Effect Of The Front And Back Illumination On Sub-Terahertz Detection Using N-Channel Strained-Silicon Modfets

Plasma waves in semiconductor gated 2-D systems can be used to efficiently detect Terahertz (THz) electromagnetic radiation. This work reports on the response of a strained-Si Modulation-doped Field-Effect Transistor (MODFET) under front and back sub-THz illumination. The response of the MODFET has been characterized using a two-tones solid-state continuous wave source at 0.15 and 0.30 THz. The DC drain-to-source voltage of 500-nm gate length transistors transducing the sub-THz radiation (photovoltaic mode) exhibited a non-resonant response in agreement with literature results. Two configurations of the illumination were investigated: (i) front side illumination in which the transistor was shined on its top side, and (ii) back illumination side where the device received the sub-THz radiation on its bottom side, i.e., on the Si substrate.
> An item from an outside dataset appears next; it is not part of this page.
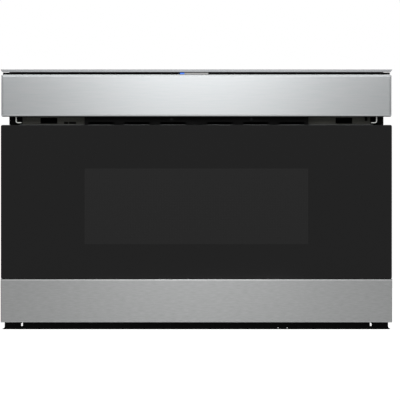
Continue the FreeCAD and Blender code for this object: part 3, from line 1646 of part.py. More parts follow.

Under excitation at 0.15 THz clear evidence of the coupling of terahertz radiation by the bonding wires was found, this coupling leads to a stronger response under front illumination than under back illumination. When the radiation is shifted to 0.3 THz, as a result of a lesser efficient coupling of the EM radiation through the bonding wires, the response under front illumination was considerably weakened while it was strengthened under back illumination. Electromagnetic simulations explained this behavior as the magnitude of the induced electric field in the channel of the MODFET was considerably stronger under back illumination.